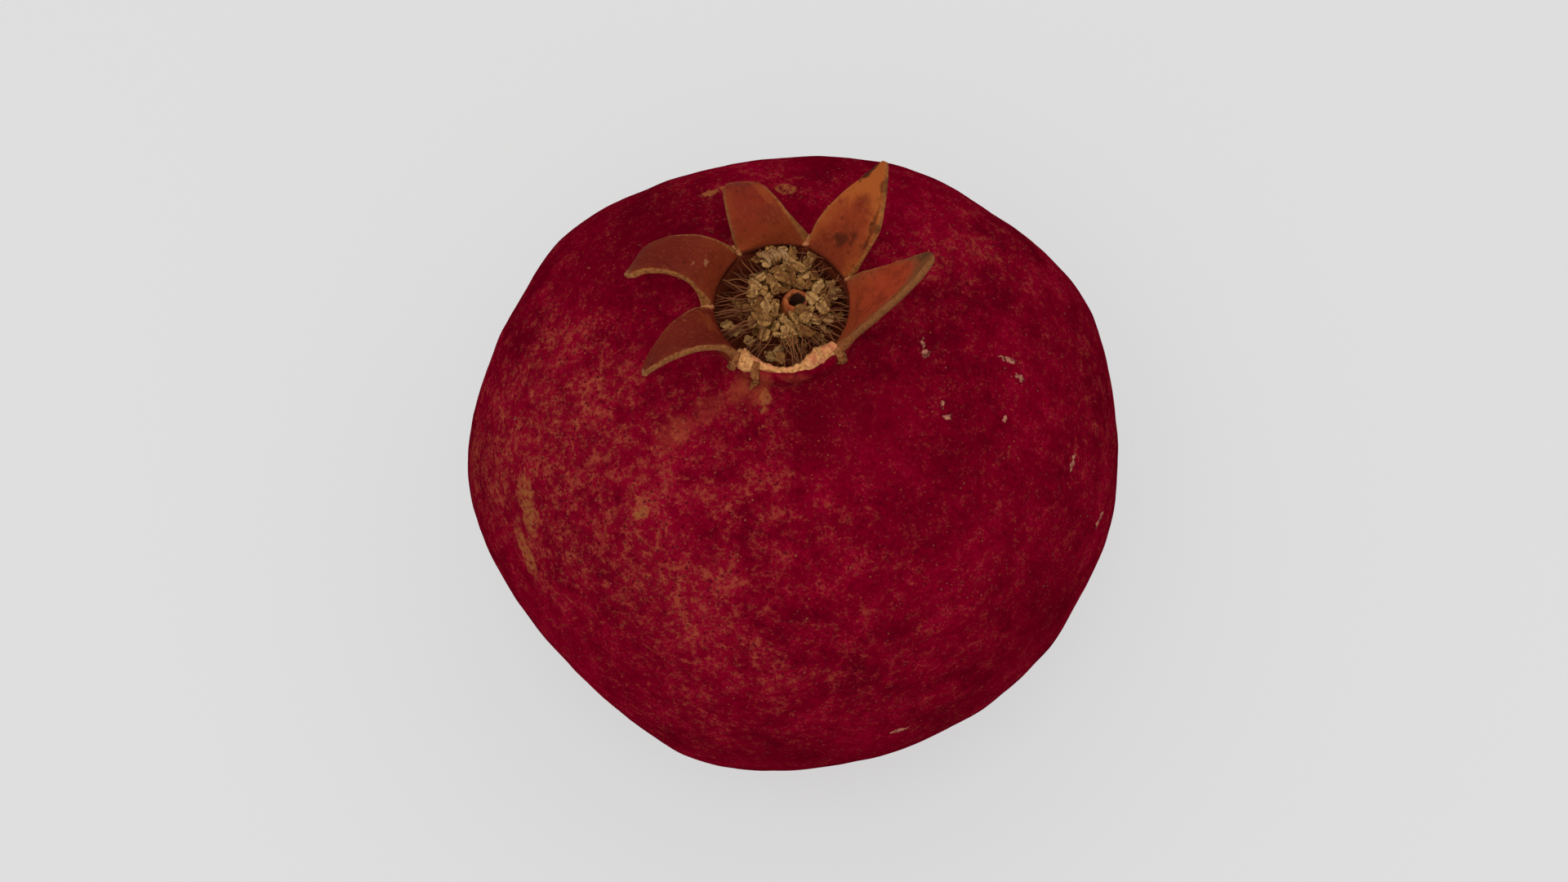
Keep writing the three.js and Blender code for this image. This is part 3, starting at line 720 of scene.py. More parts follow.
# %% Sizes of the sepals
SEPALS = {
    "sepal_front_left": dict(azimuth=210, span=51, length=12.6, lean=(12, 148), sweep=(0, 6),
                             twist=(0, -37), bulge=-0.12, taper=1.8, tip=0.9, flatten=0.5,
                             margin=0.8, seed=1),
    "sepal_back_left": dict(azimuth=156, span=55, length=12.5, lean=(18, 154), sweep=(0, 44),
                            twist=(4, -16), bulge=-0.3, taper=1.85, tip=0.35, flatten=1.5,
                            margin=0.8, seed=2, lobes=[(1, 0.88, 0.06, 0.55)]),
    "sepal_back": dict(azimuth=98, span=59, length=10, lean=(6, 153), sweep=(31, 13),
                       twist=(10, -3), bulge=-0.2, taper=3, tip=1, flatten=1.15,
                       margin=0.7, seed=3),
    "sepal_back_right": dict(azimuth=46, span=47, length=12.6, lean=(44, 61), sweep=(-3, 16),
                             twist=(0, 30), bulge=0.28, taper=1.5, tip=0.62, flatten=0.8,
                             margin=0.6, seed=4, lobes=[(-1, 0.5, 0.2, 0.3)]),
    "sepal_right": dict(azimuth=-10, span=66, length=12.8, lean=(28, 56), sweep=(2, 42),
                        twist=(0, 19), bulge=0, taper=1.25, tip=0.52, flatten=0.56,
                        margin=0.8, seed=5),
}
SEPAL_THICKNESS = 1.5
SEPAL_BLEND = 0.22
ROOT_DEPTH = 2.6       # how far a foot reaches down the tube's wall
UP_STEPS, ACROSS_STEPS, ROOT_STEPS = 84, 40, 10
LINE_STEPS = 400       # steps of the line up the middle of a sepal
print(len(SEPALS), "sepals, the longest", max(s["length"] for s in SEPALS.values()), "mm")


def mix(a, b, t):
    return a + (b - a) * t


def smoothstep(low, high, x):
    t = np.clip((x - low) / (high - low), 0, 1)
    return t * t * (3 - 2 * t)


def ripple(x, y, seed):
    """Smooth uneven waves for margins and ridges, about -1 to 1."""
    return (np.sin(x * 5.1 + y * 2.3 + seed * 1.7) + np.sin(x * 11.3 - y * 4.1 + seed * 2.9) * 0.6
            + np.sin(x * 23.7 + y * 7.9 + seed * 4.3) * 0.4) / 2


# %% The sheet of a sepal


def circle_points(radius, azimuth, z):
    return np.stack([radius * np.cos(azimuth), radius * np.sin(azimuth), z + 0 * azimuth], -1)


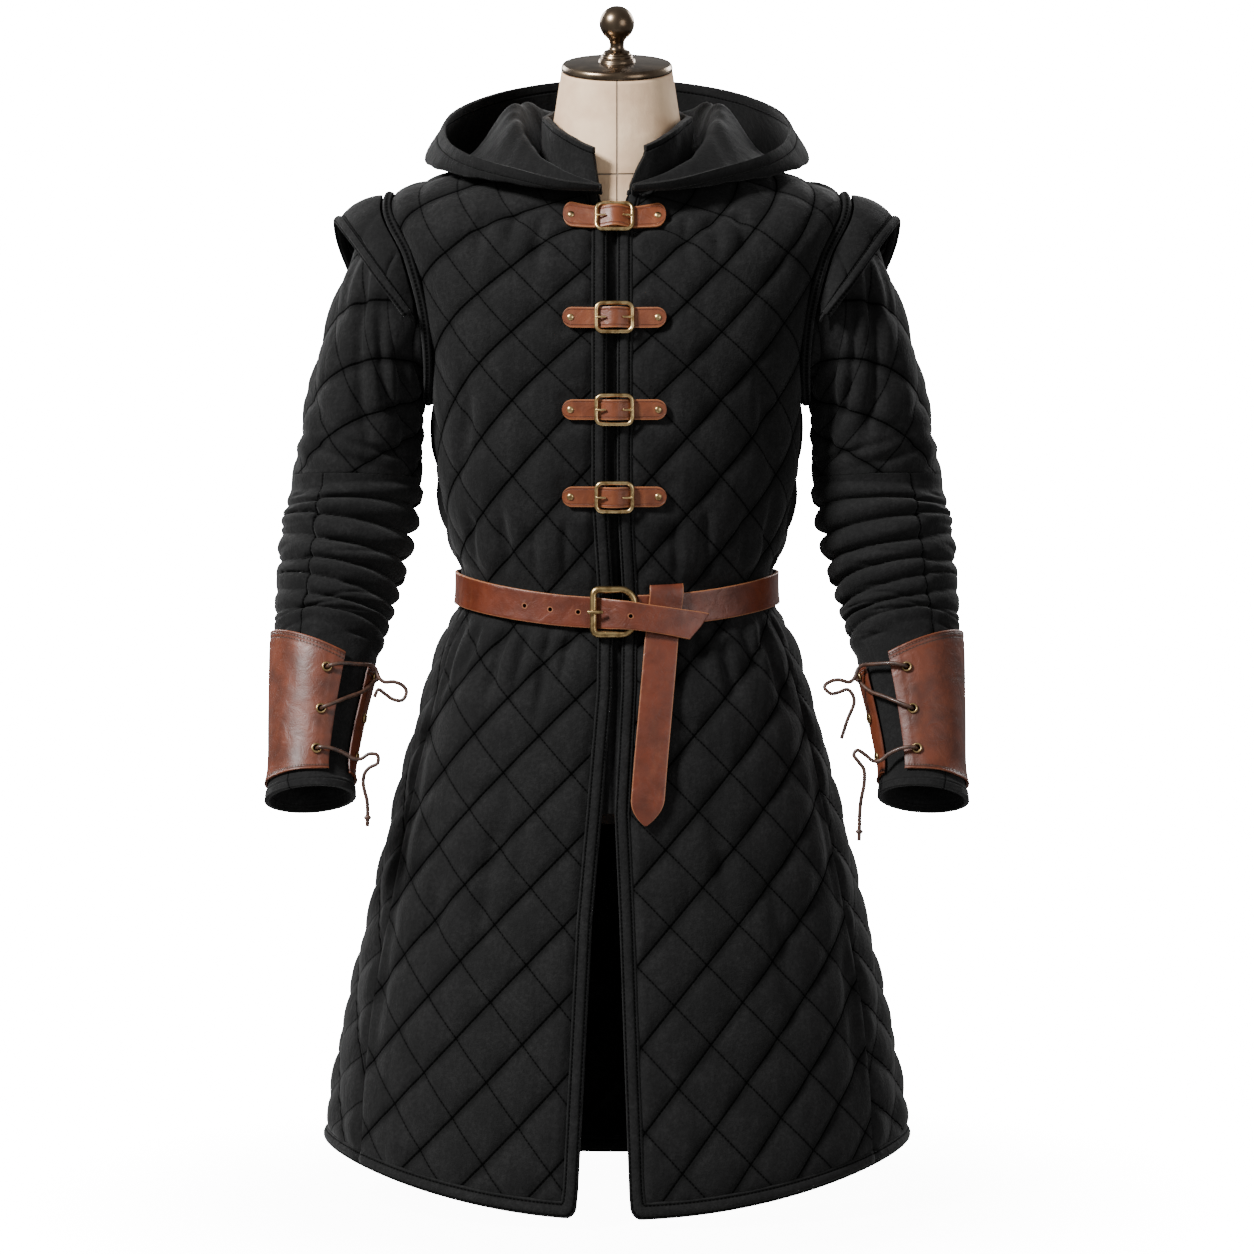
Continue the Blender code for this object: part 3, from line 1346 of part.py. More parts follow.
def tab(name, height, out, start, end, round_start, round_end):
    """A leather tab across the front between two lengths from the buckle's middle."""
    radius = TAB_HALF_HEIGHT
    stations = []
    if round_start:
        stations += [(start + radius * (1 - math.cos(math.radians(a))), math.sin(math.radians(a))) for a in (22, 45, 68)]
        start += radius
    if round_end:
        end -= radius
    stations += [(length, 1.0) for length in tab_lengths(start, end)]
    if round_end:
        stations += [(end + radius * math.sin(math.radians(a)), math.cos(math.radians(a))) for a in (22, 45, 68)]
    outer, inner = [], []
    for length, share in stations:
        rise = float(np.interp(length, [r[0] for r in TAB_RISE], [r[1] for r in TAB_RISE]))
        half = max(share, 0.25) * TAB_HALF_HEIGHT
        lists = [], []
        for up in (-half, 0.0, half):
            row = row_at_height(height + up)
            spot = CLOSURE_MIDDLE + length
            lists[0].append(body_point(spot, row, out + rise + TAB_THICKNESS))
            lists[1].append(body_point(spot, row, out + rise))
        outer.append(lists[0])
        inner.append(lists[1])
    return grid_solid(name, BROWN_LEATHER, outer, inner)


def make_closures():
    for number, (height, lift) in enumerate(CLOSURES, 1):
        row = row_at_height(height)
        pieces = {
            "right": (tab(f"closure_{number}_tab_right", height, lift, -TAB_END, 0.0180, True, False), -1),
            "left": (tab(f"closure_{number}_tab_left", height, lift, 0.0184, TAB_END, False, True), 1),
        }
        for word, (piece, side) in pieces.items():
            length = CLOSURE_MIDDLE + side * (TAB_END - RIVET_IN)
            spot = body_point(length, row, lift + TAB_THICKNESS - 0.0002)
            out = unit(body_point(length, row, 0.01) - body_point(length, row))
            head = primitive(
                "rivet", OLD_BRASS, bpy.ops.mesh.primitive_uv_sphere_add, turned_to(out), spot, (1, 1, 0.55),
                segments=7, ring_count=4, radius=0.0038,
            )
            combine(piece, head, "UNION")
        out = unit(body_point(CLOSURE_MIDDLE, row, 0.01) - body_point(CLOSURE_MIDDLE, row))
        spot = body_point(CLOSURE_MIDDLE, row, lift + TAB_THICKNESS + 0.0008 + BUCKLE_WIRE)
        turn = turned_to(out)
        loop = rounded_loop(BUCKLE_HALF_WIDTH, BUCKLE_HALF_HEIGHT, BUCKLE_CORNER, 3)
        frame = tube("frame", OLD_BRASS, [(x, y, 0) for x, y in loop], BUCKLE_WIRE, 0, True)
        frame.matrix_world = Matrix.Translation(spot) @ turn.to_4x4()
        frame = as_mesh(frame)
        frame.name = frame.data.name = f"closure_{number}_buckle"
        for side in (-1, 1):
            prong = primitive(
                "prong", OLD_BRASS, bpy.ops.mesh.primitive_cone_add,
                turn @ Matrix.Rotation(math.radians(-side * 82), 3, "Y"),
                Vector(spot) + turn @ Vector((side * 0.0140, 0, 0.0008 + BUCKLE_WIRE * 0.9)),
                vertices=6, radius1=0.0013, radius2=0.0010, depth=0.0110,
            )
            combine(frame, prong, "UNION")


BELT_THICKNESS = 0.0034
BELT_OUT = 0.0038
BELT_BUCKLE_MIDDLE = -0.0030
# length round from the front, row and how far out the strap's underside is, from the laced-in end to the fold
BELT_FRONT = (
    (-0.115, 7.50, BELT_OUT),
    (-0.090, 7.49, BELT_OUT),
    (-0.060, 7.47, BELT_OUT),
    (-0.030, 7.45, BELT_OUT),
    (-0.020, 7.44, BELT_OUT + 0.0006),
    (-0.010, 7.42, BELT_OUT + 0.0050),
    (0.002, 7.40, BELT_OUT + 0.0105),
    (0.014, 7.37, BELT_OUT + 0.0130),
    (0.026, 7.33, BELT_OUT + 0.0128),
    (0.040, 7.27, BELT_OUT + 0.0118),
    (0.060, 7.16, BELT_OUT + 0.0112),
    (0.078, 7.05, BELT_OUT + 0.0104),
)
BELT_HOLES = (-0.0965, -0.0690, -0.0400, 0.0140)
BELT_HOLE_RADIUS = 0.0022
# the hanging end: across, height and how far out its underside is
TAIL = (
    (0.0512, 0.6690, 0.0042),
    (0.0510, 0.6660, 0.0070),
    (0.0508, 0.6610, 0.0086),
    (0.0490, 0.6400, 0.0088),
    (0.0462, 0.6120, 0.0086),
    (0.0425, 0.5700, 0.0088),
    (0.0385, 0.5250, 0.0090),
    (0.0345, 0.4800, 0.0090),
    (0.0318, 0.4450, 0.0090),
)
TAIL_TIP = (0.0295, 0.4170, 0.0085)
TAIL_HALF_WIDTH = 0.0162


def strap(name, stations):
    """A strap with square edges. Each station is four corners: inner low, inner high, outer high, outer low."""
    return capped_loft(name, BROWN_LEATHER, stations, 12)


def make_belt():
    girth = 2 * half_girth(BELT_ROW)
    round_back = [(length, BELT_ROW, BELT_OUT) for length in spaced(0.0215, girth - 0.138, 0.029)]
    front = [(length + girth, row, out) for length, row, out in BELT_FRONT]
    stations = []
    for length, row, out in round_back + front:
        length = (length + girth / 2) % girth - girth / 2
        low, high = row - BELT_ROWS_HALF, row + BELT_ROWS_HALF
        corners = []
        for at, outs in ((low, out), (high, out), (high, out + BELT_THICKNESS), (low, out + BELT_THICKNESS)):
            around = length
            if length + 0.1 > 0 and out > BELT_OUT + 0.002:
                around = length + (0.012 if at == high else -0.004) * min(1, max(0, length - 0.03) / 0.04)
            share = around / half_girth(BELT_ROW) * half_girth(at)
            corners.append(body_point(share, at, outs))
        stations.append(corners)
    belt = strap("belt", stations)
    for length in BELT_HOLES:
        row = float(np.interp(length, [r[0] for r in BELT_FRONT], [r[1] for r in BELT_FRONT]))
        out = float(np.interp(length, [r[0] for r in BELT_FRONT], [r[2] for r in BELT_FRONT]))
        spot = body_point(length, row, out + BELT_THICKNESS / 2)
        direction = unit(body_point(length, row, 0.01) - body_point(length, row))
        hole = primitive(
            "hole", BROWN_LEATHER, bpy.ops.mesh.primitive_cylinder_add, turned_to(direction), spot,
            vertices=8, radius=BELT_HOLE_RADIUS, depth=0.0055,
        )
        combine(belt, hole, "DIFFERENCE")

    stations = []
    for x, z, out in TAIL:
        corners = []
        for shift, outs in ((-1, out), (1, out), (1, out + BELT_THICKNESS), (-1, out + BELT_THICKNESS)):
            corners.append((x + shift * TAIL_HALF_WIDTH, z, outs))
        stations.append(corners)
    x, z, out = TAIL_TIP
    stations.append([(x + s * 0.0035, z, o) for s, o in ((-1, out), (1, out), (1, out + BELT_THICKNESS), (-1, out + BELT_THICKNESS))])
    placed = []
    for corners in stations:
        ring = []
        for x, z, out in corners:
            ring.append(body_point(x, row_at_height(z), out))
        placed.append(ring)
    strap("belt_tail", placed)

    row = BELT_ROW - 0.02
    out = unit(body_point(0.0, row, 0.01) - body_point(0.0, row))
    spot = body_point(BELT_BUCKLE_MIDDLE, row, BELT_OUT + BELT_THICKNESS + 0.0044)
    turn = turned_to(out)
    half_width, half_height, corner = 0.0215, 0.0235, 0.0150
    loop = [(-half_width, -half_height + 0.006), (-half_width, 0), (-half_width, half_height - 0.006)]
    loop += [(-half_width + 0.002, half_height - 0.0015), (-half_width + 0.007, half_height)]
    for angle in (90, 60, 30, 0, -30, -60, -90):
        turn_angle = math.radians(angle)
        loop.append(
            (
                half_width - corner + corner * math.cos(turn_angle),
                (half_height - corner) * math.copysign(1, angle) * (1 if angle else 0)
                + corner * math.sin(turn_angle),
            )
        )
    loop += [(-half_width + 0.007, -half_height), (-half_width + 0.002, -half_height + 0.0015)]
    frame = tube("belt_buckle", OLD_BRASS, [(x, y, 0) for x, y in loop], 0.0038, 1, True)
    frame.matrix_world = Matrix.Translation(spot) @ turn.to_4x4()
    at = Vector(spot) + turn @ Vector((-0.0195, 0, 0.0060))
    primitive(
        "belt_prong", OLD_BRASS, bpy.ops.mesh.primitive_cone_add,
        turn @ Matrix.Rotation(math.radians(84), 3, "Y"), at,
        vertices=8, radius1=0.0020, radius2=0.0017, depth=0.0170,
    )


make_form()
make_fronts()
make_back()
make_bindings()
make_collar()
make_hood()
make_sleeves()
make_wings()
make_bracers()
make_laces()
make_closures()
make_belt()
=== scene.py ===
import math

import bpy
import numpy as np
from mathutils import Matrix, Vector


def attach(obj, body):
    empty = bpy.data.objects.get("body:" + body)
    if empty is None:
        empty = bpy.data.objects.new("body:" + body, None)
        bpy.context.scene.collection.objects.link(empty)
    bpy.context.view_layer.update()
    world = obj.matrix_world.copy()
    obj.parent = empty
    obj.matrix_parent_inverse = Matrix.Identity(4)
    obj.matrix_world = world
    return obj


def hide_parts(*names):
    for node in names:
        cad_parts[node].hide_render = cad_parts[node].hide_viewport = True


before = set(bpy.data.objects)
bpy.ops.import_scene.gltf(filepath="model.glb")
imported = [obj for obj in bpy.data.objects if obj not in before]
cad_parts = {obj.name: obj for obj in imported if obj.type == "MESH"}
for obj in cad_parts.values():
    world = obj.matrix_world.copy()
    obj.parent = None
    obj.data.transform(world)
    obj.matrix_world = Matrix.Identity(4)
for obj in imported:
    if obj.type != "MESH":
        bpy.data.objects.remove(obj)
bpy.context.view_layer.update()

# ---------------------------------------------------------------------------------------------------------------
# Camera, floor and light
# A long lens at chest height, 6 m in front of the coat. One soft lamp high to the camera's left does most of the
# work, two behind light the edges, and the room is a white sweep.

bpy.ops.object.select_all(action="DESELECT")
bpy.ops.object.camera_add(location=(0.0107, -6.0, 1.045))
camera = bpy.context.object
aim = Vector((0.0107, 0, 0.615))
camera.rotation_euler = (aim - camera.location).to_track_quat("-Z", "Y").to_euler()
camera.data.lens = 161
camera.data.sensor_width = 36
camera.data.clip_end = 200
bpy.context.scene.camera = camera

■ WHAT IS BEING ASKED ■
Return the lines from the line with "make_form()" through the line with "bpy.data.objects.remove(obj)", inclusive, exactly as they stand, and nothing else.

■ WRITTEN RESPONSE ■
make_form()
make_fronts()
make_back()
make_bindings()
make_collar()
make_hood()
make_sleeves()
make_wings()
make_bracers()
make_laces()
make_closures()
make_belt()
=== scene.py ===
import math

import bpy
import numpy as np
from mathutils import Matrix, Vector


def attach(obj, body):
    empty = bpy.data.objects.get("body:" + body)
    if empty is None:
        empty = bpy.data.objects.new("body:" + body, None)
        bpy.context.scene.collection.objects.link(empty)
    bpy.context.view_layer.update()
    world = obj.matrix_world.copy()
    obj.parent = empty
    obj.matrix_parent_inverse = Matrix.Identity(4)
    obj.matrix_world = world
    return obj


def hide_parts(*names):
    for node in names:
        cad_parts[node].hide_render = cad_parts[node].hide_viewport = True


before = set(bpy.data.objects)
bpy.ops.import_scene.gltf(filepath="model.glb")
imported = [obj for obj in bpy.data.objects if obj not in before]
cad_parts = {obj.name: obj for obj in imported if obj.type == "MESH"}
for obj in cad_parts.values():
    world = obj.matrix_world.copy()
    obj.parent = None
    obj.data.transform(world)
    obj.matrix_world = Matrix.Identity(4)
for obj in imported:
    if obj.type != "MESH":
        bpy.data.objects.remove(obj)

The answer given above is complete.